At some point -- and I think it is like pornography -- you know it when you see it: the lies, the support of a child molester, the favoring the rich and the near constant Russian associations begin to taint people who call themselves Republicans.

We do become much like the people we associate with. We do take on their characteristics and belief structure. We do take on their values.

If you hang around with people who hate blacks, Mexicans, Muslims, etc., you must adopt those same beliefs to stay in the group.

What beliefs must you now adopt to call yourself a Republican?

You can say you value integrity but you support a president who lies daily.

You say you value fairness but support congressmen who will steal from you and give your taxes to the rich.

You say you value decency but support a political party that supports an accused child molester and a president who has bragged about dominating women.

At what point do you become one of them? At what point can you no longer say, "I support them but don't support what they do"?

At what point does the stain of corruption, lies and indecency soak in so far you can't wash it off?

Personally, I think that time has come and those who call themselves Republicans and stand by, silently, daily soak up the stain of the current president and GOP congressmen.

William Reed,
Denton

Mature should decide

A recent letter quotes three prominent men who agree that older men start wars, but younger men fight and die in those wars.

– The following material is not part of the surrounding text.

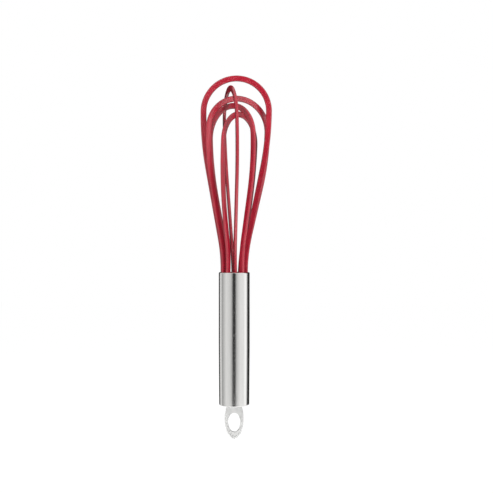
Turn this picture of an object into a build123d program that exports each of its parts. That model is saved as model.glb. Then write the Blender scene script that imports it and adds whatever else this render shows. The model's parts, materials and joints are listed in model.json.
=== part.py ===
"""Balloon whisk: five nested silicone-covered loops in a round steel handle with a hanging eye.

Units are millimetres.  +Z runs along the handle axis towards the loops, the largest loop
lies close to the XZ plane, and the origin is the middle of the handle's grip.
"""
import os
from math import atan2, cos, sin, tan

from build123d import *

# ---- driving dimensions -----------------------------------------------------------------
# handle tube
HANDLE_LENGTH = 92.4
HANDLE_RADIUS = 10.8
FOOT_RADIUS = 10.5          # outer radius at the hanging end, after a slight taper
STRAIGHT_LENGTH = 52.0      # full-diameter stretch below the mouth
WALL = 0.9
MOUTH_ROUND = 0.7
FOOT_ROUND = 0.5

# ribbons: a silicone strap standing on edge, moulded over a round spring wire
RIBBON_WIDTH = 4.1          # along the loop's radius
RIBBON_THICKNESS = 2.0      # across the loop's plane
RIBBON_ROUND = 0.85
WIRE_RADIUS = 0.6

# leg of a loop, heights above the handle mouth
LOWER_CORNER = 12.0         # where the leg turns outwards
LOWER_TANGENT = 11.5        # half of that bend's length

# parts inside the mouth, depths below it
HOLDER_RECESS = 0.8
SLEEVE_DEPTH = 8.8          # lower ends of the silicone
DISC_THICKNESS = 1.6
WIRE_DEPTH = 14.0           # lower ends of the wires
POTTING_DEPTH = 20.0
WELL_DEPTH = 26.0           # how far loops are drawn before they are trimmed

# hanging end
EYE_THICKNESS = 1.4
EYE_EDGE_ROUND = 0.3
EYE_HALF_WIDTH = 6.6
EYE_HALF_HEIGHT = 14.0
EYE_REACH = 24.0            # below the handle
EYE_HOLE_HALF_WIDTH = 4.25
EYE_HOLE_HALF_HEIGHT = 6.6
EYE_HOLE_RISE = 11.4        # hole centre above the lowest point of the eye
TANG_HALF_WIDTH = 4.5
TANG_RISE = 9.0
CAP_THICKNESS = 1.5
SKIRT_HEIGHT = 6.0
SKIRT_WALL = 1.2

# one entry per loop, largest first: half-width and height of the centreline, how far its
# two roots stand from the axis, half the length of its upper bend, the angle of its plane
# about the axis, its lean within that plane and its tilt out of it, in degrees
LOOPS = [
    dict(half_width=22.95, height=135.6, root=7.5, bend=20.0, angle=3.0, lean=0.7, tilt=0.0),
    dict(half_width=22.15, height=127.6, root=3.9, bend=21.0, angle=77.5, lean=1.6, tilt=-1.8),
    dict(half_width=22.15, height=121.2, root=7.5, bend=20.0, angle=-23.3, lean=1.4, tilt=-1.2),
    dict(half_width=21.50, height=115.8, root=7.5, bend=20.0, angle=45.0, lean=0.0, tilt=-1.8),
    dict(half_width=19.80, height=110.1, root=7.5, bend=30.0, angle=-56.5, lean=0.9, tilt=-2.4),
]

MOUTH_Z = HANDLE_LENGTH / 2
FOOT_Z = -HANDLE_LENGTH / 2
TAPER_Z = MOUTH_Z - STRAIGHT_LENGTH
BORE_RADIUS = HANDLE_RADIUS - WALL
SLEEVE_END_Z = MOUTH_Z - SLEEVE_DEPTH
DISC_BOTTOM_Z = SLEEVE_END_Z - DISC_THICKNESS
WIRE_END_Z = MOUTH_Z - WIRE_DEPTH
EYE_BOTTOM_Z = FOOT_Z - EYE_REACH


def bore_radius(z):
    """Inner radius of the handle tube at a height in its tapered stretch."""
    slope = (HANDLE_RADIUS - FOOT_RADIUS) / (TAPER_Z - FOOT_Z)
    return FOOT_RADIUS - WALL + slope * (z - FOOT_Z)


def loop_plane(loop):
    """Plane of one loop: x across the loop, y up it, origin on the axis at the mouth."""
    turned = Location((0, 0, MOUTH_Z), (0, 0, -loop["angle"]))
    tilted = Location((0, 0, 0), (-loop["tilt"], 0, 0))
    leaned = Location((0, 0, 0), (0, loop["lean"], 0))
    return Plane(turned * tilted * leaned * Plane.XZ.location)


def loop_path(loop):
    """Centreline of one loop: straight roots, two gentle bends a leg, a half circle on top."""
    half_width, root, bend = loop["half_width"], loop["root"], loop["bend"]
    shoulder = loop["height"] - half_width
    upper_corner = shoulder - bend
    flare = atan2(half_width - root, upper_corner - LOWER_CORNER)
    with BuildLine(loop_plane(loop)) as path:
        for side in (1, -1):
            bend_start = (side * root, LOWER_CORNER - LOWER_TANGENT)
            bend_end = (
                side * (root + LOWER_TANGENT * sin(flare)),
                LOWER_CORNER + LOWER_TANGENT * cos(flare),
            )
            rise_end = (
                side * (half_width - bend * sin(flare)),
                upper_corner - bend * cos(flare),
            )
            top = (side * half_width, shoulder)
            Line((side * root, -WELL_DEPTH), bend_start)
            RadiusArc(bend_start, bend_end, side * LOWER_TANGENT / tan(flare / 2))
            Line(bend_end, rise_end)
            RadiusArc(rise_end, top, -side * bend / tan(flare / 2))
        ThreePointArc((half_width, shoulder), (0, loop["height"]), (-half_width, shoulder))
    return path.wires()[0]


def root_plane(loop, path):
    """Plane square to the start of a loop's centreline, x along the loop's radius."""
    return Plane(origin=path @ 0, x_dir=loop_plane(loop).x_dir, z_dir=path % 0)


os.makedirs("parts", exist_ok=True)

# ---- the five loops: spring wires and the silicone moulded over them --------------------
sleeves = []
wires = []
for number, loop in enumerate(LOOPS, start=1):
    centreline = loop_path(loop)

    with BuildPart() as core_wire:
        with BuildSketch(root_plane(loop, centreline)):
            Circle(WIRE_RADIUS)
        sweep(path=centreline)
        split(bisect_by=Plane.XY.offset(WIRE_END_Z), keep=Keep.TOP)
    core_wire.part.label = f"core_wire_{number}"
    export_step(core_wire.part, f"parts/core_wire_{number}.step")
    wires.append(core_wire)

    with BuildPart() as loop_sleeve:
        with BuildSketch(root_plane(loop, centreline)):
            RectangleRounded(RIBBON_WIDTH, RIBBON_THICKNESS, RIBBON_ROUND)
            Circle(WIRE_RADIUS, mode=Mode.SUBTRACT)
        sweep(path=centreline)
        split(bisect_by=Plane.XY.offset(SLEEVE_END_Z), keep=Keep.TOP)
    loop_sleeve.part.label = f"loop_sleeve_{number}"
    export_step(loop_sleeve.part, f"parts/loop_sleeve_{number}.step")
    sleeves.append(loop_sleeve)

# ---- handle tube ------------------------------------------------------------------------
with BuildPart() as handle_tube:
    with BuildSketch(Plane.XZ) as wall_profile:
        with BuildLine():
            Polyline(
                (HANDLE_RADIUS, MOUTH_Z),
                (HANDLE_RADIUS, TAPER_Z),
                (FOOT_RADIUS, FOOT_Z),
                (FOOT_RADIUS - WALL, FOOT_Z),
                (BORE_RADIUS, TAPER_Z),
                (BORE_RADIUS, MOUTH_Z),
                close=True,
            )
        make_face()
        mouth_corner = wall_profile.vertices().group_by(Axis.Y)[-1].sort_by(Axis.X)[-1]
        fillet(mouth_corner, MOUTH_ROUND)
        foot_corner = wall_profile.vertices().group_by(Axis.Y)[0].sort_by(Axis.X)[-1]
        fillet(foot_corner, FOOT_ROUND)
    revolve(axis=Axis.Z)
handle_tube.part.label = "handle_tube"
export_step(handle_tube.part, "parts/handle_tube.step")

# ---- parts that hold the loops inside the mouth -----------------------------------------
with BuildPart() as wire_holder:
    with BuildSketch(Plane.XY.offset(SLEEVE_END_Z)):
        Circle(BORE_RADIUS)
    extrude(amount=SLEEVE_DEPTH - HOLDER_RECESS)
    for piece in sleeves + wires:
        add(piece.part, mode=Mode.SUBTRACT)
wire_holder.part.label = "wire_holder"
export_step(wire_holder.part, "parts/wire_holder.step")

with BuildPart() as retaining_disc:
    with BuildSketch(Plane.XY.offset(DISC_BOTTOM_Z)):
        Circle(BORE_RADIUS)
    extrude(amount=DISC_THICKNESS)
    for piece in wires:
        add(piece.part, mode=Mode.SUBTRACT)
retaining_disc.part.label = "retaining_disc"
export_step(retaining_disc.part, "parts/retaining_disc.step")

with BuildPart() as potting_fill:
    with BuildSketch(Plane.XY.offset(MOUTH_Z - POTTING_DEPTH)):
        Circle(BORE_RADIUS)
    extrude(amount=POTTING_DEPTH - SLEEVE_DEPTH - DISC_THICKNESS)
    for piece in wires:
        add(piece.part, mode=Mode.SUBTRACT)
potting_fill.part.label = "potting_fill"
export_step(potting_fill.part, "parts/potting_fill.step")

# ---- hanging end: a cupped cap, and a flat eye whose tang passes through it --------------
with BuildPart() as hanging_eye:
    with BuildSketch(Plane.XZ):
        with Locations((0, EYE_BOTTOM_Z + EYE_HALF_HEIGHT)):
            Ellipse(EYE_HALF_WIDTH, EYE_HALF_HEIGHT)
        with Locations((0, FOOT_Z)):
            Rectangle(
                2 * EYE_HALF_WIDTH,
                2 * EYE_HALF_HEIGHT,
                align=(Align.CENTER, Align.MIN),
                mode=Mode.SUBTRACT,
            )
            Rectangle(2 * TANG_HALF_WIDTH, TANG_RISE, align=(Align.CENTER, Align.MIN))
        with Locations((0, EYE_BOTTOM_Z + EYE_HOLE_RISE)):
            Ellipse(EYE_HOLE_HALF_WIDTH, EYE_HOLE_HALF_HEIGHT, mode=Mode.SUBTRACT)
    extrude(amount=EYE_THICKNESS / 2, both=True)
    flats = hanging_eye.faces().filter_by(Axis.Y)
    fillet(flats.edges(), EYE_EDGE_ROUND)
hanging_eye.part.label = "hanging_eye"
export_step(hanging_eye.part, "parts/hanging_eye.step")

with BuildPart() as end_cap:
    with BuildSketch(Plane.XZ):
        with BuildLine():
            Polyline(
                (0, FOOT_Z),
                (bore_radius(FOOT_Z), FOOT_Z),
                (bore_radius(FOOT_Z + SKIRT_HEIGHT), FOOT_Z + SKIRT_HEIGHT),
                (bore_radius(FOOT_Z) - SKIRT_WALL, FOOT_Z + SKIRT_HEIGHT),
                (bore_radius(FOOT_Z) - SKIRT_WALL, FOOT_Z + CAP_THICKNESS),
                (0, FOOT_Z + CAP_THICKNESS),
                close=True,
            )
        make_face()
    revolve(axis=Axis.Z)
    add(hanging_eye.part, mode=Mode.SUBTRACT)
end_cap.part.label = "end_cap"
export_step(end_cap.part, "parts/end_cap.step")
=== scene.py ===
"""Balloon whisk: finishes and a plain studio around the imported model."""
import json
import math

import bpy
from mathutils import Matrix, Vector

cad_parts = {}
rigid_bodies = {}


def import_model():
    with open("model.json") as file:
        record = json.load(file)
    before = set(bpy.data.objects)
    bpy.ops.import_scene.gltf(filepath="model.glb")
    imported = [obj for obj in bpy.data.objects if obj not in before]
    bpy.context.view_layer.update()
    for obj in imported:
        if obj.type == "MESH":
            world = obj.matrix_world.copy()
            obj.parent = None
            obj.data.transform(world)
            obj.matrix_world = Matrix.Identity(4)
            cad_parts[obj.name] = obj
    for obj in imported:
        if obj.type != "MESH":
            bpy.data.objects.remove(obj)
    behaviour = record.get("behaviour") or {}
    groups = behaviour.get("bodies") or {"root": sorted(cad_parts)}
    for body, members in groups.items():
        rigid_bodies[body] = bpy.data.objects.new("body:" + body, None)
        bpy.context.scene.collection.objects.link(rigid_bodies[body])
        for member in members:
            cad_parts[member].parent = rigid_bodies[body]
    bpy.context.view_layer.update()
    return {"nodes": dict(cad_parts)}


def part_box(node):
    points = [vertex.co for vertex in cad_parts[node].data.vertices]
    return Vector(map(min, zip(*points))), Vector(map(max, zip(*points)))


bl_info = {
    "name": "Balloon whisk",
    "version": (1, 0, 0),
    "blender": (4, 5, 0),
    "location": "3D View > Sidebar > Whisk",
    "description": "Finishes a silicone balloon whisk and sets it in a plain studio",
    "category": "Object",
}

# the file starts empty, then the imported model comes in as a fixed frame
bpy.ops.object.select_all(action="SELECT")
bpy.ops.object.delete()
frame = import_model()

MM = 0.001
LOOP_COUNT = 5
STRAPS = [f"loop_sleeve_{number}" for number in range(1, LOOP_COUNT + 1)]
WIRES = [f"core_wire_{number}" for number in range(1, LOOP_COUNT + 1)]

MOUTH_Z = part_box("handle_tube")[1].z
EYE_BOTTOM_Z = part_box("hanging_eye")[0].z

SILICONE_SPECULAR = 0.85


# ---- settings ---------------------------------------------------------------------------
class WhiskFinishes(bpy.types.PropertyGroup):
    silicone: bpy.props.FloatVectorProperty(
        name="Silicone", description="Colour of the moulded straps",
        subtype="COLOR", size=3, min=0.0, max=1.0, default=(0.20, 0.006, 0.015),
    )
    silicone_roughness: bpy.props.FloatProperty(
        name="Silicone roughness", description="How satin the straps are",
        subtype="FACTOR", min=0.0, max=1.0, default=0.18,
    )
    tube_steel: bpy.props.FloatVectorProperty(
        name="Tube steel", description="Colour of the handle tube",
        subtype="COLOR", size=3, min=0.0, max=1.0, default=(0.74, 0.735, 0.72),
    )
    tube_roughness: bpy.props.FloatProperty(
        name="Tube roughness", description="How far the brushing blurs reflections",
        subtype="FACTOR", min=0.0, max=1.0, default=0.15,
    )
    plate_steel: bpy.props.FloatVectorProperty(
        name="Plate steel", description="Colour of the hanging eye",
        subtype="COLOR", size=3, min=0.0, max=1.0, default=(0.75, 0.75, 0.74),
    )
    plate_roughness: bpy.props.FloatProperty(
        name="Plate roughness", description="How matt the tumbled plate is",
        subtype="FACTOR", min=0.0, max=1.0, default=0.52,
    )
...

That's the way it has been for all time.

A middle-aged nut case named Kim Jong Un in North Korea wants to use atomic bombs on the United States. I think he wants to be proactive and hit us before we hit him.

Hitler used blitzkrieg to run over countries before they knew he was coming. It made sense because the one who hits first usually wins. If Kim hits our heavy-population areas first, the "young" will be taken out and we couldn't fight to protect our shores.

Take a look at the destruction we did in bombing Hiroshima and Nagasaki. Those who were outside and exposed to the extreme heat of the bombs were instantly turned into piles of black ashes. Others died by fire or from radiation exposure.

I want to die of natural causes and be buried in U.S. soil, not blown away by our Texas wind.

I want mature men and women to decide the fate of this nation.

As Gen. Patton once said, the young will be called on to kill more of them than they do of us.

James Penton,
Denton

Proportional presence

On Nov 29, the DRC published a letter to the editor that reported only one woman present on the 10-member Confederate monument committee.

Also noted, that while women constitute 50 percent of the population, they are being robbed of this important and unique female perspective.

In reply, is the committee about style or substance?

How is the mission of the committee fulfilled by injecting gender into a matter that falls chiefly along racial lines? Does gender alone merit as a qualification or are citizens best served with knowledgeable members in the subject matter instead?

The same edition announced a search for five additional women to serve.

If diversity is the key to the committee's success, should steps be taken to ensure racial/ethnic representations including Asians, blacks, Hispanics, Native Americans and whites?

As a moral issue, should Catholics, Protestants, evangelicals, Jews, Hindus and Buddhists be present?

Since diverse sexual orientations surely existed during the Confederate monument's installation, should there be a proportional presence of heterosexual, homosexual and transgender appointees?

Surely each of these communities has important and unique perspectives, too.

Perhaps in the future, pre-selection committees will be convened to determine quotas that insure politically correct configurations, thoroughly invested with its imputed moral authority and its results pregnant with the spirit of the zeitgeist (times).